→ Collected data:
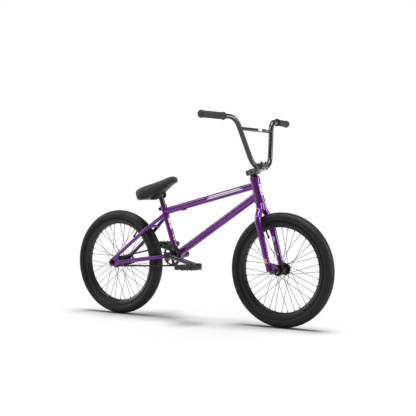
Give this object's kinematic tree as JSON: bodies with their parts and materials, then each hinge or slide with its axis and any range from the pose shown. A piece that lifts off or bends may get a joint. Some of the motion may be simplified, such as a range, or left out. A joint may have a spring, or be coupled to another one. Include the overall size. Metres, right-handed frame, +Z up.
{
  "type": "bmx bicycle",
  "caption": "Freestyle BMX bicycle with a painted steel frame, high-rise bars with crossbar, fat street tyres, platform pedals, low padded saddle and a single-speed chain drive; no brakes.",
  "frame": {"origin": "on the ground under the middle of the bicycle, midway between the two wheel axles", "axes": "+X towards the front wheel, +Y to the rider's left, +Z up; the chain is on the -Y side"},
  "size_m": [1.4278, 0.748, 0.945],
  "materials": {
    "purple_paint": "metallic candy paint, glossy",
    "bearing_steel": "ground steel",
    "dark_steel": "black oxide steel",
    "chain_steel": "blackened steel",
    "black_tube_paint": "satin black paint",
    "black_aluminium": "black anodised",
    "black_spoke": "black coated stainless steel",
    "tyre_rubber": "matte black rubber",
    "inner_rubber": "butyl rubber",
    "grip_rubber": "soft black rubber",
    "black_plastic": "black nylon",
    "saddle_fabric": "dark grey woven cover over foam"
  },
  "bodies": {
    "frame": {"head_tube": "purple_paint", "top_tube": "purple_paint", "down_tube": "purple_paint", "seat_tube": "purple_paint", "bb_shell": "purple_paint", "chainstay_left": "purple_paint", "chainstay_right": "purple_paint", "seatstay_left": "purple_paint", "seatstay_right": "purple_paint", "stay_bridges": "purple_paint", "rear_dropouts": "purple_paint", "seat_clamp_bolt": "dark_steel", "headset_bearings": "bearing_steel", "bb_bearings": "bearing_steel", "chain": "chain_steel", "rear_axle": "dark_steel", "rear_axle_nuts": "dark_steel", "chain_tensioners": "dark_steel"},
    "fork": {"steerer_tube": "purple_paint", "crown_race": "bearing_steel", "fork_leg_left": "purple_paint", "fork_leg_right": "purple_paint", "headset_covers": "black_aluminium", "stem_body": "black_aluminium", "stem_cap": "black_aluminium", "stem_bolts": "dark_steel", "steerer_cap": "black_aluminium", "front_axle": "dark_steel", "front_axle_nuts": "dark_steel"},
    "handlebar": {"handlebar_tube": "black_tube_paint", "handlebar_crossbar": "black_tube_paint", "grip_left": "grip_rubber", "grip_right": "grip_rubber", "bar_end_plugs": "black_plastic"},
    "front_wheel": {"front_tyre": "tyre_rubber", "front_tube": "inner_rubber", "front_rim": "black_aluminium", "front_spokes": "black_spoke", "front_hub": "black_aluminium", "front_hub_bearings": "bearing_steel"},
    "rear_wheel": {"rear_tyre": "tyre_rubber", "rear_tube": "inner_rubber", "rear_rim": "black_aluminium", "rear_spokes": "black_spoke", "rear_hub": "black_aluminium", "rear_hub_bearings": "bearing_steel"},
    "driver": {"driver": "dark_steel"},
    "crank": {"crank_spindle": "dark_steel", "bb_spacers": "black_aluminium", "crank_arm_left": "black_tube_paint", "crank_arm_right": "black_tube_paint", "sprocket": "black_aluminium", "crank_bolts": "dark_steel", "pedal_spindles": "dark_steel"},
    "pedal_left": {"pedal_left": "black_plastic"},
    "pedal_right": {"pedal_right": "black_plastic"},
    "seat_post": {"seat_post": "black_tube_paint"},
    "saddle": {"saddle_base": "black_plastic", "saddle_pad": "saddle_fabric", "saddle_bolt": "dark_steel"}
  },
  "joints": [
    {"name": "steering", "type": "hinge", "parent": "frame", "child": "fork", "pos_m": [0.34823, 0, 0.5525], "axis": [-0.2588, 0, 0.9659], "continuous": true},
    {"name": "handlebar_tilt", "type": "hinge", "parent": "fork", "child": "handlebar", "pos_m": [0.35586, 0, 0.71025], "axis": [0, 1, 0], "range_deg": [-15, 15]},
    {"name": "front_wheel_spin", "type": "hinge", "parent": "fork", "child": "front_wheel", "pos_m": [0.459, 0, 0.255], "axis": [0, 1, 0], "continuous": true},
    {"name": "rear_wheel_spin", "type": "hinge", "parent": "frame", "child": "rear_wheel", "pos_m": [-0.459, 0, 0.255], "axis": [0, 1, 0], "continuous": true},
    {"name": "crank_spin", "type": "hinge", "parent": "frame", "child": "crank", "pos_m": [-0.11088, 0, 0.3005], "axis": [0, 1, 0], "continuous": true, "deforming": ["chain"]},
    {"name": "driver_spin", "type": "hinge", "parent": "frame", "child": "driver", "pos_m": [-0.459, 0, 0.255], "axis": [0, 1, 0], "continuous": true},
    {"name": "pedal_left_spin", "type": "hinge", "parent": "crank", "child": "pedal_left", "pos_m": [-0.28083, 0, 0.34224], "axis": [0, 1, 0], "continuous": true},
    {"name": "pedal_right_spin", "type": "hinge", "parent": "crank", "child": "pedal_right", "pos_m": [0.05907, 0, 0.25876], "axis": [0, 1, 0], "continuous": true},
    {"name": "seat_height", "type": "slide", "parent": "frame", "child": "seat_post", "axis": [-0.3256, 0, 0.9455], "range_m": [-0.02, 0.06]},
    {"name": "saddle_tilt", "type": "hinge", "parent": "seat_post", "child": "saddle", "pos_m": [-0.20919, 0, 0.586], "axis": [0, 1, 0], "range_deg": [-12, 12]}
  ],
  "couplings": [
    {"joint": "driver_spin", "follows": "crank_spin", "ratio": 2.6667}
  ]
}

→ What this task involves: Give an exact repetition of all the material.

→ Correct result:
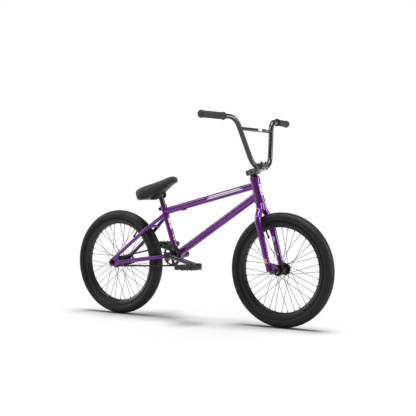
Give this object's kinematic tree as JSON: bodies with their parts and materials, then each hinge or slide with its axis and any range from the pose shown. A piece that lifts off or bends may get a joint. Some of the motion may be simplified, such as a range, or left out. A joint may have a spring, or be coupled to another one. Include the overall size. Metres, right-handed frame, +Z up.
{
  "type": "bmx bicycle",
  "caption": "Freestyle BMX bicycle with a painted steel frame, high-rise bars with crossbar, fat street tyres, platform pedals, low padded saddle and a single-speed chain drive; no brakes.",
  "frame": {"origin": "on the ground under the middle of the bicycle, midway between the two wheel axles", "axes": "+X towards the front wheel, +Y to the rider's left, +Z up; the chain is on the -Y side"},
  "size_m": [1.4278, 0.748, 0.945],
  "materials": {
    "purple_paint": "metallic candy paint, glossy",
    "bearing_steel": "ground steel",
    "dark_steel": "black oxide steel",
    "chain_steel": "blackened steel",
    "black_tube_paint": "satin black paint",
    "black_aluminium": "black anodised",
    "black_spoke": "black coated stainless steel",
    "tyre_rubber": "matte black rubber",
    "inner_rubber": "butyl rubber",
    "grip_rubber": "soft black rubber",
    "black_plastic": "black nylon",
    "saddle_fabric": "dark grey woven cover over foam"
  },
  "bodies": {
    "frame": {"head_tube": "purple_paint", "top_tube": "purple_paint", "down_tube": "purple_paint", "seat_tube": "purple_paint", "bb_shell": "purple_paint", "chainstay_left": "purple_paint", "chainstay_right": "purple_paint", "seatstay_left": "purple_paint", "seatstay_right": "purple_paint", "stay_bridges": "purple_paint", "rear_dropouts": "purple_paint", "seat_clamp_bolt": "dark_steel", "headset_bearings": "bearing_steel", "bb_bearings": "bearing_steel", "chain": "chain_steel", "rear_axle": "dark_steel", "rear_axle_nuts": "dark_steel", "chain_tensioners": "dark_steel"},
    "fork": {"steerer_tube": "purple_paint", "crown_race": "bearing_steel", "fork_leg_left": "purple_paint", "fork_leg_right": "purple_paint", "headset_covers": "black_aluminium", "stem_body": "black_aluminium", "stem_cap": "black_aluminium", "stem_bolts": "dark_steel", "steerer_cap": "black_aluminium", "front_axle": "dark_steel", "front_axle_nuts": "dark_steel"},
    "handlebar": {"handlebar_tube": "black_tube_paint", "handlebar_crossbar": "black_tube_paint", "grip_left": "grip_rubber", "grip_right": "grip_rubber", "bar_end_plugs": "black_plastic"},
    "front_wheel": {"front_tyre": "tyre_rubber", "front_tube": "inner_rubber", "front_rim": "black_aluminium", "front_spokes": "black_spoke", "front_hub": "black_aluminium", "front_hub_bearings": "bearing_steel"},
    "rear_wheel": {"rear_tyre": "tyre_rubber", "rear_tube": "inner_rubber", "rear_rim": "black_aluminium", "rear_spokes": "black_spoke", "rear_hub": "black_aluminium", "rear_hub_bearings": "bearing_steel"},
    "driver": {"driver": "dark_steel"},
    "crank": {"crank_spindle": "dark_steel", "bb_spacers": "black_aluminium", "crank_arm_left": "black_tube_paint", "crank_arm_right": "black_tube_paint", "sprocket": "black_aluminium", "crank_bolts": "dark_steel", "pedal_spindles": "dark_steel"},
    "pedal_left": {"pedal_left": "black_plastic"},
    "pedal_right": {"pedal_right": "black_plastic"},
    "seat_post": {"seat_post": "black_tube_paint"},
    "saddle": {"saddle_base": "black_plastic", "saddle_pad": "saddle_fabric", "saddle_bolt": "dark_steel"}
  },
  "joints": [
    {"name": "steering", "type": "hinge", "parent": "frame", "child": "fork", "pos_m": [0.34823, 0, 0.5525], "axis": [-0.2588, 0, 0.9659], "continuous": true},
    {"name": "handlebar_tilt", "type": "hinge", "parent": "fork", "child": "handlebar", "pos_m": [0.35586, 0, 0.71025], "axis": [0, 1, 0], "range_deg": [-15, 15]},
    {"name": "front_wheel_spin", "type": "hinge", "parent": "fork", "child": "front_wheel", "pos_m": [0.459, 0, 0.255], "axis": [0, 1, 0], "continuous": true},
    {"name": "rear_wheel_spin", "type": "hinge", "parent": "frame", "child": "rear_wheel", "pos_m": [-0.459, 0, 0.255], "axis": [0, 1, 0], "continuous": true},
    {"name": "crank_spin", "type": "hinge", "parent": "frame", "child": "crank", "pos_m": [-0.11088, 0, 0.3005], "axis": [0, 1, 0], "continuous": true, "deforming": ["chain"]},
    {"name": "driver_spin", "type": "hinge", "parent": "frame", "child": "driver", "pos_m": [-0.459, 0, 0.255], "axis": [0, 1, 0], "continuous": true},
    {"name": "pedal_left_spin", "type": "hinge", "parent": "crank", "child": "pedal_left", "pos_m": [-0.28083, 0, 0.34224], "axis": [0, 1, 0], "continuous": true},
    {"name": "pedal_right_spin", "type": "hinge", "parent": "crank", "child": "pedal_right", "pos_m": [0.05907, 0, 0.25876], "axis": [0, 1, 0], "continuous": true},
    {"name": "seat_height", "type": "slide", "parent": "frame", "child": "seat_post", "axis": [-0.3256, 0, 0.9455], "range_m": [-0.02, 0.06]},
    {"name": "saddle_tilt", "type": "hinge", "parent": "seat_post", "child": "saddle", "pos_m": [-0.20919, 0, 0.586], "axis": [0, 1, 0], "range_deg": [-12, 12]}
  ],
  "couplings": [
    {"joint": "driver_spin", "follows": "crank_spin", "ratio": 2.6667}
  ]
}